Send back all the data below, exactly as given.

▶ _Collected material_:
################

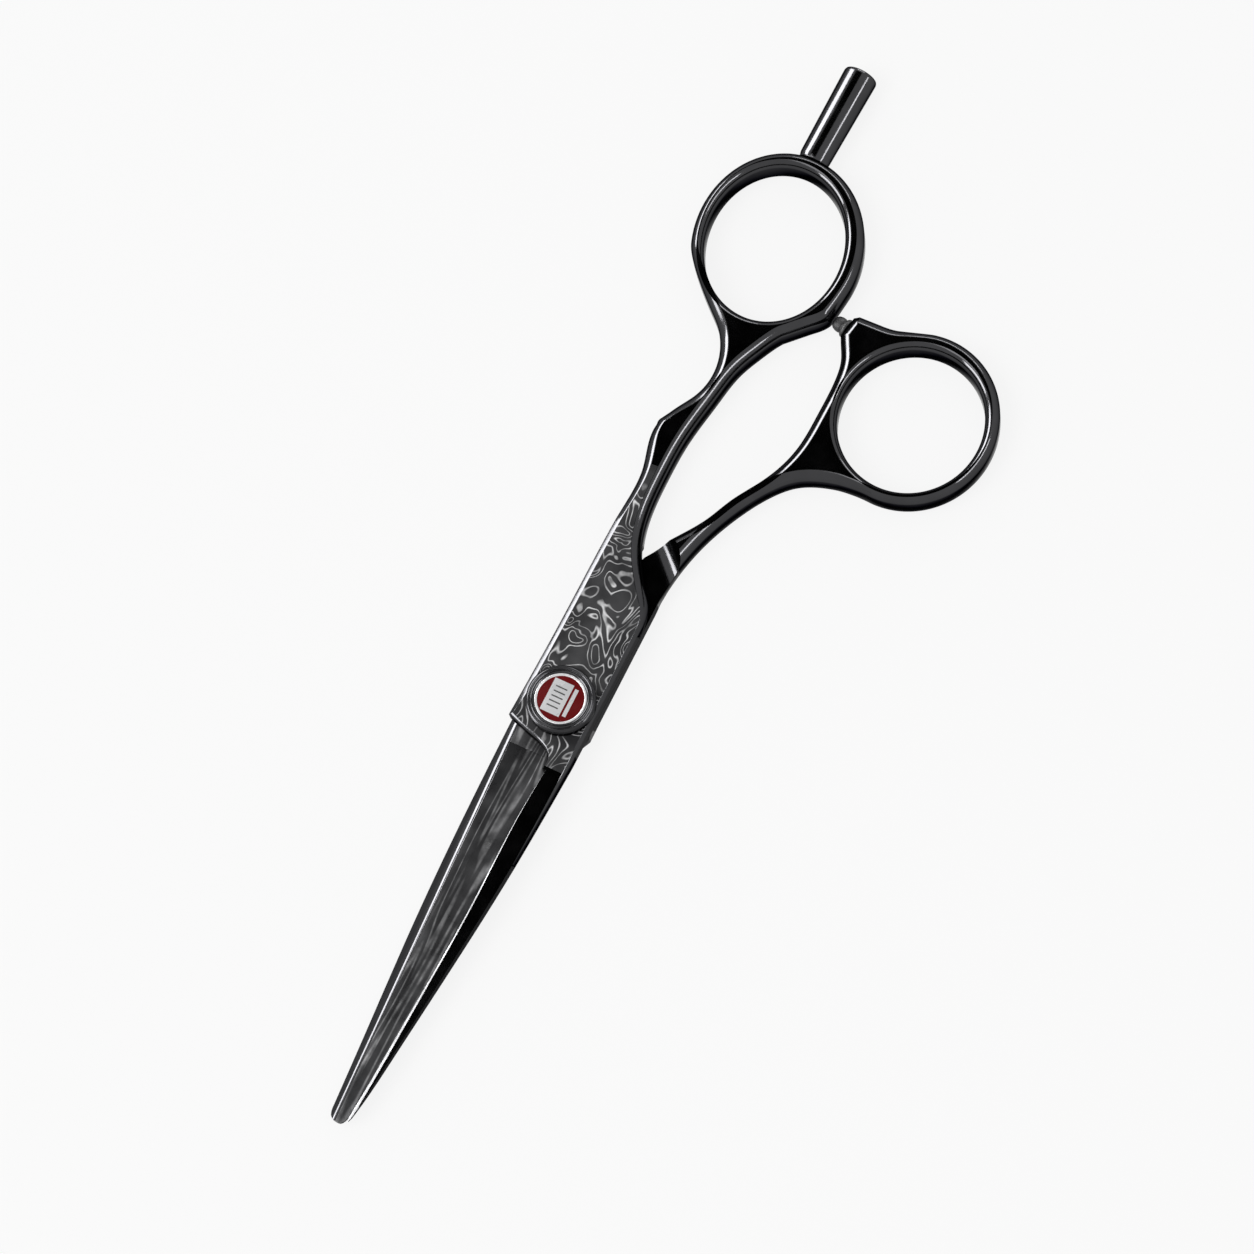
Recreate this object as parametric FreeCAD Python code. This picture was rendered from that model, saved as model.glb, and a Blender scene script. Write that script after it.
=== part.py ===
"""Hair cutting shears with offset rings and a dial tension screw.

Origin: where the pivot axis meets the plane the shears rest on. +Z runs up the pivot to the dial,
+Y from the pivot to the rings (the blades point to -Y), +X towards the thumb ring.
The back half carries the thumb ring, the front half the finger ring, and they cross at the pivot.
"""
import FreeCAD, Part
import math
import os

Vector = FreeCAD.Vector

# ---- Driving dimensions, millimetres and degrees ----

# Halves
total_height = 5.2            # both halves together, and both rings
half_gap = 0.10               # running gap between the two flat inner faces
back_blade_length = 64.7      # pivot to the back blade's tip
front_blade_length = 64.1     # pivot to the front blade's tip
joint_left = -6.0             # edges of the joint, from the pivot
joint_right = 5.0
blade_root = 8.0              # pivot to where the blades begin
blade_tip_thickness = 1.1     # one blade's thickness at the tip
edge_thickness = 0.15         # what a cutting edge keeps
hollow_radius = 20.0          # hollow grind of the back blade's inner face
hollow_depth = 0.20

# Rings: the two semi-axes and the lean of each hole and of each rim
finger_ring_centre = (-3.5, 73.0)
finger_hole_size = (9.9, 11.7)
finger_rim_shift = (0.4, 0.1)
finger_rim_size = (12.2, 14.0)
finger_ring_lean = 13.9
thumb_ring_centre = (25.4, 57.2)
thumb_hole_size = (10.2, 10.6)
thumb_rim_shift = (-0.1, 0.4)
thumb_rim_size = (12.2, 12.75)
thumb_ring_lean = 0.0
ring_edge_round = 0.6

# Neck of the back half: the ramp from the inner face up to full height
neck_direction = 45.0         # the way up the ramp, from +X
neck_start = 18.4             # pivot to the foot of the ramp, along that direction
neck_radius = 4.0

# Finger rest
rest_diameter = 4.6
rest_end_diameter = 5.1
rest_length = 15.3
rest_lean = -1.8              # from +Y towards -X
rest_seat = (-0.9, 13.6)      # from the finger ring's centre
rest_end_round = 0.5
rest_stud_diameter = 2.0
rest_stud_length = 4.2
rest_stud_grip = 1.0          # how far the stud stands in the ring

# Silencer
bumper_diameter = 2.3
bumper_flange_diameter = 2.9
bumper_flange_thickness = 0.6
bumper_stud_diameter = 1.2
bumper_stud_grip = 1.5        # how far the stud stands in the lobe, and in the pad
bumper_stud_stand = 0.9
bumper_gap = 0.15             # pad to finger ring, closed
finger_flank = (12.2, -6.4)   # where the pad meets the finger ring, from the ring's centre

# Pivot
bolt_head_diameter = 7.4
bolt_head_thickness = 1.0
bolt_square = 4.4
bolt_diameter = 3.4
running_fit = 0.03            # radial, on turning fits
seat_fit = 0.05               # radial, on parts that don't turn in their seat
sleeve_wall = 0.5
washer_diameter = 8.4
washer_thickness = 0.30
pocket_clearance = 0.28       # from the bearing pocket out to the dial's skirt
pocket_depth = 1.30
race_thickness = 0.30
race_fit = 0.10
ball_diameter = 0.80
ball_count = 10
ball_inset = 0.90             # race's rim to the balls' circle
ball_clearance = 0.05
cage_thickness = 0.36
cage_band = 1.5
plate_thickness = 0.35
plate_notches = 20
plate_notch_radius = 0.14
bolt_flat = 0.35              # depth of the flat that keys the click plate

# Tension dial
dial_diameter = 9.66
dial_rise = 2.1               # dial above the joint face
dial_lift = 0.10              # dial's skirt above the joint face
dial_skirt_wall = 0.55
spring_thickness = 0.20
spring_rise = 0.45
spring_bore = 4.4
nub_radius = 0.12
bezel_width = 1.20
bezel_groove_radius = 0.16
bezel_round = 0.20
trim_width = 0.36
trim_top_drop = 0.15
disc_thickness = 0.30
disc_drop = 0.30
bar_width = 0.55
bar_offset = 1.5              # across the dial, from the pivot
bar_margin = 0.52             # least distance from the bar's corners to the trim ring
plate_width = 2.9
plate_offset = -0.55
plate_margin = 0.11
inlay_proud = 0.06
inlay_depth = 0.15
retainer_head = 4.4
retainer_head_thickness = 0.30
retainer_play = 0.05          # lets the dial turn under the screw's head
retainer_shank = 1.4
retainer_length = 1.6

# ---- Levels that follow ----
inner_low = (total_height - half_gap) / 2
inner_high = (total_height + half_gap) / 2
washer_low = inner_low + running_fit
pocket_floor = total_height - pocket_depth
sleeve_inner = bolt_diameter / 2 + running_fit
sleeve_outer = sleeve_inner + sleeve_wall
pocket_diameter = dial_diameter - 2 * (dial_skirt_wall + pocket_clearance)
ball_circle = pocket_diameter - 2 * (race_fit + ball_inset)
dial_top = total_height + dial_rise
dial_disc_low = dial_top - disc_drop - disc_thickness
bolt_top = dial_disc_low - retainer_head_thickness - retainer_play
finger_tip = -front_blade_length
thumb_tip = -back_blade_length


def cylinder(radius, low, high, x=0.0, y=0.0):
    return Part.makeCylinder(radius, high - low, Vector(x, y, low))


def ring(outer, inner, low, high):
    return cylinder(outer, low, high).cut(cylinder(inner, low - 1, high + 1))


def box(x0, x1, y0, y1, z0, z1):
    return Part.makeBox(x1 - x0, y1 - y0, z1 - z0, Vector(x0, y0, z0))


def turned(profile):
    """Solid of revolution round +Z from (radius, height) corners."""
    wire = Part.makePolygon([Vector(r, 0, z) for r, z in profile + profile[:1]])
    return Part.Face(wire).revolve(Vector(0, 0, 0), Vector(0, 0, 1), 360)


def curve(points):
    """Smooth edge through the points; two points make a straight one."""
    vectors = [Vector(x, y, 0) for x, y in points]
    if len(vectors) == 2:
        return Part.makeLine(*vectors)
    spline = Part.BSplineCurve()
    spline.interpolate(vectors)
    return spline.toShape()


def plan(*stretches):
    """Flat face inside smooth stretches that meet end to end; the last point closes on the first."""
    edges = []
    for number, points in enumerate(stretches):
        after = stretches[(number + 1) % len(stretches)][0]
        edges.append(curve(points + [after]))
    return Part.Face(Part.Wire(edges))


def slab(face, low, high):
    lifted = face.copy()
    lifted.translate(Vector(0, 0, low))
    return lifted.extrude(Vector(0, 0, high - low))


def oval(centre, size, lean, low, high):
    """Upright oval prism; lean turns its long axis from +Y towards -X."""
    across, along = size
    along_is_long = along >= across
    if along_is_long:
        axis = Vector(-math.sin(math.radians(lean)), math.cos(math.radians(lean)), 0)
    else:
        axis = Vector(math.cos(math.radians(lean)), math.sin(math.radians(lean)), 0)
    longest = max(size)
    shortest = min(size)
    side = Vector(0, 0, 1).cross(axis)
    middle = Vector(centre[0], centre[1], low)
    edge = Part.Ellipse(middle + axis * longest, middle + side * shortest, middle).toShape()
    return Part.Face(Part.Wire([edge])).extrude(Vector(0, 0, high - low))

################

▶ _Result_:
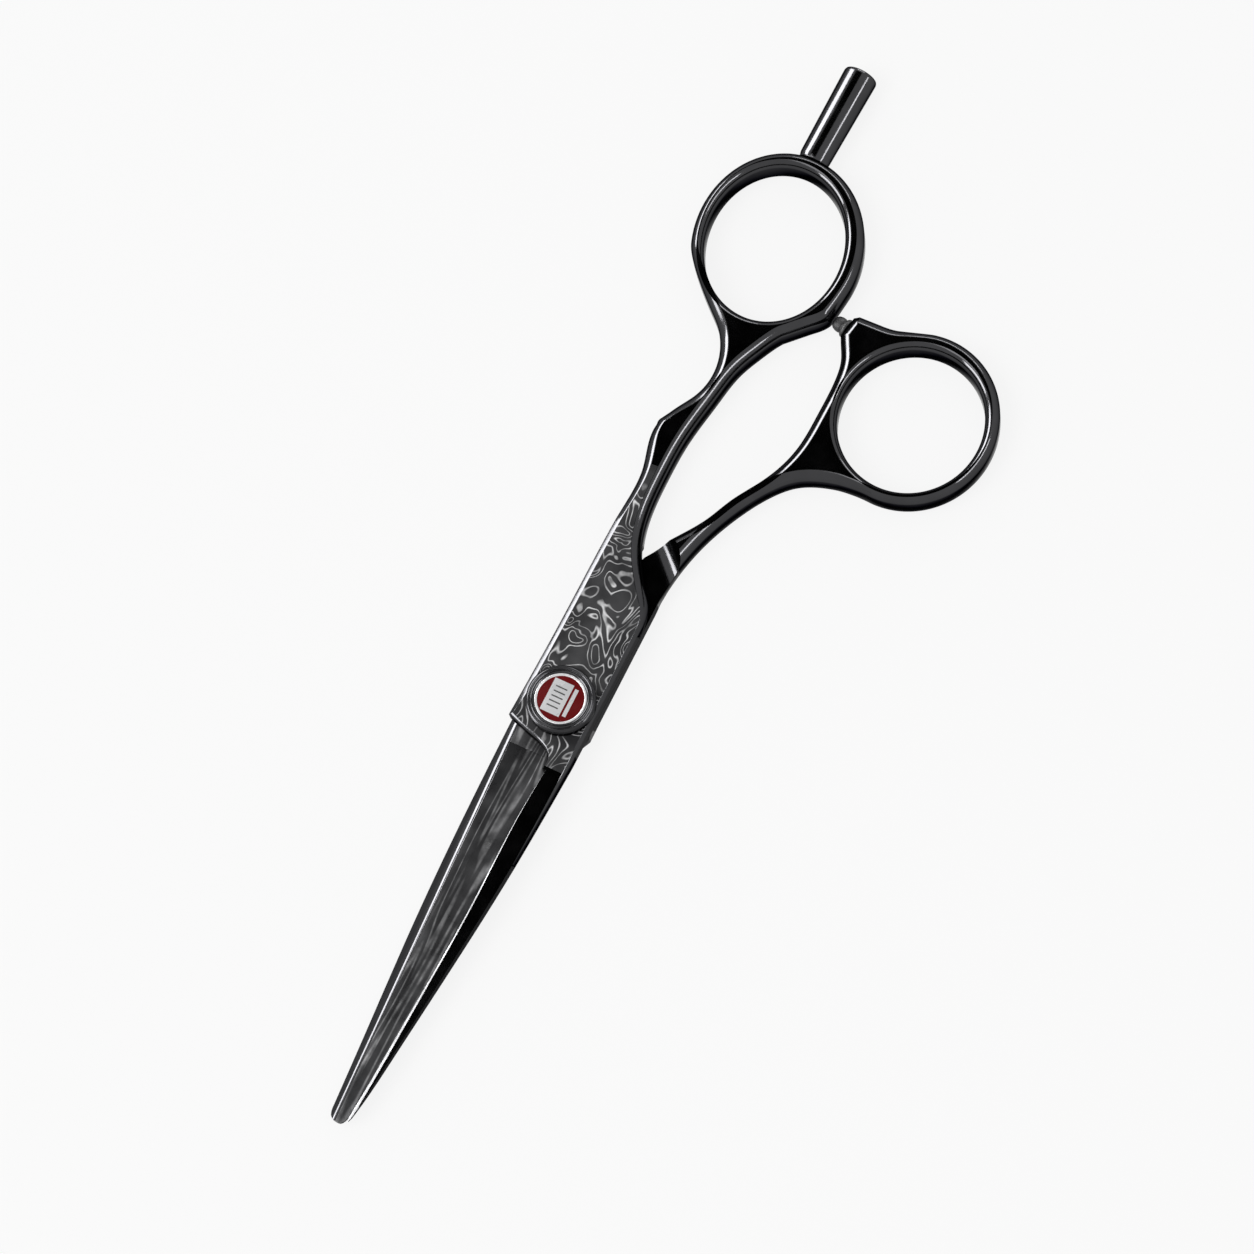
Recreate this object as parametric FreeCAD Python code. This picture was rendered from that model, saved as model.glb, and a Blender scene script. Write that script after it.
=== part.py ===
"""Hair cutting shears with offset rings and a dial tension screw.

Origin: where the pivot axis meets the plane the shears rest on. +Z runs up the pivot to the dial,
+Y from the pivot to the rings (the blades point to -Y), +X towards the thumb ring.
The back half carries the thumb ring, the front half the finger ring, and they cross at the pivot.
"""
import FreeCAD, Part
import math
import os

Vector = FreeCAD.Vector

# ---- Driving dimensions, millimetres and degrees ----

# Halves
total_height = 5.2            # both halves together, and both rings
half_gap = 0.10               # running gap between the two flat inner faces
back_blade_length = 64.7      # pivot to the back blade's tip
front_blade_length = 64.1     # pivot to the front blade's tip
joint_left = -6.0             # edges of the joint, from the pivot
joint_right = 5.0
blade_root = 8.0              # pivot to where the blades begin
blade_tip_thickness = 1.1     # one blade's thickness at the tip
edge_thickness = 0.15         # what a cutting edge keeps
hollow_radius = 20.0          # hollow grind of the back blade's inner face
hollow_depth = 0.20

# Rings: the two semi-axes and the lean of each hole and of each rim
finger_ring_centre = (-3.5, 73.0)
finger_hole_size = (9.9, 11.7)
finger_rim_shift = (0.4, 0.1)
finger_rim_size = (12.2, 14.0)
finger_ring_lean = 13.9
thumb_ring_centre = (25.4, 57.2)
thumb_hole_size = (10.2, 10.6)
thumb_rim_shift = (-0.1, 0.4)
thumb_rim_size = (12.2, 12.75)
thumb_ring_lean = 0.0
ring_edge_round = 0.6

# Neck of the back half: the ramp from the inner face up to full height
neck_direction = 45.0         # the way up the ramp, from +X
neck_start = 18.4             # pivot to the foot of the ramp, along that direction
neck_radius = 4.0

# Finger rest
rest_diameter = 4.6
rest_end_diameter = 5.1
rest_length = 15.3
rest_lean = -1.8              # from +Y towards -X
rest_seat = (-0.9, 13.6)      # from the finger ring's centre
rest_end_round = 0.5
rest_stud_diameter = 2.0
rest_stud_length = 4.2
rest_stud_grip = 1.0          # how far the stud stands in the ring

# Silencer
bumper_diameter = 2.3
bumper_flange_diameter = 2.9
bumper_flange_thickness = 0.6
bumper_stud_diameter = 1.2
bumper_stud_grip = 1.5        # how far the stud stands in the lobe, and in the pad
bumper_stud_stand = 0.9
bumper_gap = 0.15             # pad to finger ring, closed
finger_flank = (12.2, -6.4)   # where the pad meets the finger ring, from the ring's centre

# Pivot
bolt_head_diameter = 7.4
bolt_head_thickness = 1.0
bolt_square = 4.4
bolt_diameter = 3.4
running_fit = 0.03            # radial, on turning fits
seat_fit = 0.05               # radial, on parts that don't turn in their seat
sleeve_wall = 0.5
washer_diameter = 8.4
washer_thickness = 0.30
pocket_clearance = 0.28       # from the bearing pocket out to the dial's skirt
pocket_depth = 1.30
race_thickness = 0.30
race_fit = 0.10
ball_diameter = 0.80
ball_count = 10
ball_inset = 0.90             # race's rim to the balls' circle
ball_clearance = 0.05
cage_thickness = 0.36
cage_band = 1.5
plate_thickness = 0.35
plate_notches = 20
plate_notch_radius = 0.14
bolt_flat = 0.35              # depth of the flat that keys the click plate

# Tension dial
dial_diameter = 9.66
dial_rise = 2.1               # dial above the joint face
dial_lift = 0.10              # dial's skirt above the joint face
dial_skirt_wall = 0.55
spring_thickness = 0.20
spring_rise = 0.45
spring_bore = 4.4
nub_radius = 0.12
bezel_width = 1.20
bezel_groove_radius = 0.16
bezel_round = 0.20
trim_width = 0.36
trim_top_drop = 0.15
disc_thickness = 0.30
disc_drop = 0.30
bar_width = 0.55
bar_offset = 1.5              # across the dial, from the pivot
bar_margin = 0.52             # least distance from the bar's corners to the trim ring
plate_width = 2.9
plate_offset = -0.55
plate_margin = 0.11
inlay_proud = 0.06
inlay_depth = 0.15
retainer_head = 4.4
retainer_head_thickness = 0.30
retainer_play = 0.05          # lets the dial turn under the screw's head
retainer_shank = 1.4
retainer_length = 1.6

# ---- Levels that follow ----
inner_low = (total_height - half_gap) / 2
inner_high = (total_height + half_gap) / 2
washer_low = inner_low + running_fit
pocket_floor = total_height - pocket_depth
sleeve_inner = bolt_diameter / 2 + running_fit
sleeve_outer = sleeve_inner + sleeve_wall
pocket_diameter = dial_diameter - 2 * (dial_skirt_wall + pocket_clearance)
ball_circle = pocket_diameter - 2 * (race_fit + ball_inset)
dial_top = total_height + dial_rise
dial_disc_low = dial_top - disc_drop - disc_thickness
bolt_top = dial_disc_low - retainer_head_thickness - retainer_play
finger_tip = -front_blade_length
thumb_tip = -back_blade_length


def cylinder(radius, low, high, x=0.0, y=0.0):
    return Part.makeCylinder(radius, high - low, Vector(x, y, low))


def ring(outer, inner, low, high):
    return cylinder(outer, low, high).cut(cylinder(inner, low - 1, high + 1))


def box(x0, x1, y0, y1, z0, z1):
    return Part.makeBox(x1 - x0, y1 - y0, z1 - z0, Vector(x0, y0, z0))


def turned(profile):
    """Solid of revolution round +Z from (radius, height) corners."""
    wire = Part.makePolygon([Vector(r, 0, z) for r, z in profile + profile[:1]])
    return Part.Face(wire).revolve(Vector(0, 0, 0), Vector(0, 0, 1), 360)


def curve(points):
    """Smooth edge through the points; two points make a straight one."""
    vectors = [Vector(x, y, 0) for x, y in points]
    if len(vectors) == 2:
        return Part.makeLine(*vectors)
    spline = Part.BSplineCurve()
    spline.interpolate(vectors)
    return spline.toShape()


def plan(*stretches):
    """Flat face inside smooth stretches that meet end to end; the last point closes on the first."""
    edges = []
    for number, points in enumerate(stretches):
        after = stretches[(number + 1) % len(stretches)][0]
        edges.append(curve(points + [after]))
    return Part.Face(Part.Wire(edges))


def slab(face, low, high):
    lifted = face.copy()
    lifted.translate(Vector(0, 0, low))
    return lifted.extrude(Vector(0, 0, high - low))


def oval(centre, size, lean, low, high):
    """Upright oval prism; lean turns its long axis from +Y towards -X."""
    across, along = size
    along_is_long = along >= across
    if along_is_long:
        axis = Vector(-math.sin(math.radians(lean)), math.cos(math.radians(lean)), 0)
    else:
        axis = Vector(math.cos(math.radians(lean)), math.sin(math.radians(lean)), 0)
    longest = max(size)
    shortest = min(size)
    side = Vector(0, 0, 1).cross(axis)
    middle = Vector(centre[0], centre[1], low)
    edge = Part.Ellipse(middle + axis * longest, middle + side * shortest, middle).toShape()
    return Part.Face(Part.Wire([edge])).extrude(Vector(0, 0, high - low))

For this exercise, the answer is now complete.